Can security analytics help us prove ROI on our security investments to management?

Yes, by tracking metrics like reduction in critical vulnerabilities over time, decreased remediation costs, improved compliance scores, and faster vulnerability detection rates. Create executive dashboards showing trends in security posture, cost savings from early vulnerability detection, and compliance improvements to demonstrate tangible business value.

What should we do if our security analytics reveal that certain developers consistently introduce more vulnerabilities?

Use this data constructively to identify training opportunities rather than for blame. Analyze which specific vulnerability types are most common for those developers, then provide targeted secure coding training and pair programming opportunities. Consider whether workload, complexity of assignments, or lack of security tools might be contributing factors.

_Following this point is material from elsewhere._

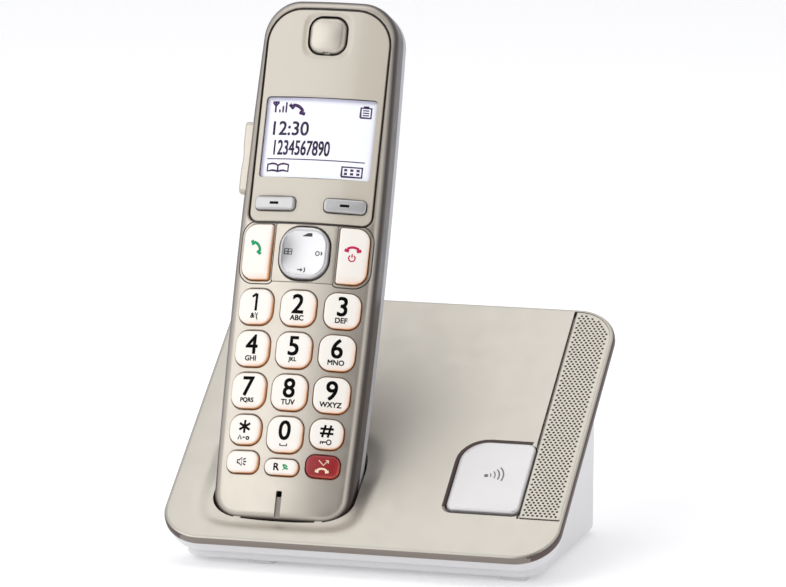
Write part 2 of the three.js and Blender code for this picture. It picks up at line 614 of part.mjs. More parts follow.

How do we handle false positives that skew our security analytics?

Establish a systematic false positive feedback loop by categorizing and tracking false positives by tool and vulnerability type, then use this data to fine-tune tool configurations and rules. Maintain a false positive database to automatically filter known false positives and regularly review this database to ensure legitimate issues aren't being overlooked.

What's the minimum viable setup for meaningful security analytics in a small development team?

Start with basic vulnerability trend tracking using spreadsheets or simple dashboards that monitor: total vulnerabilities by severity over time, average remediation time, and top 5 recurring vulnerability types. As you grow, invest in automated aggregation tools, but focus first on consistent data collection and regular review processes rather than sophisticated analytics platforms.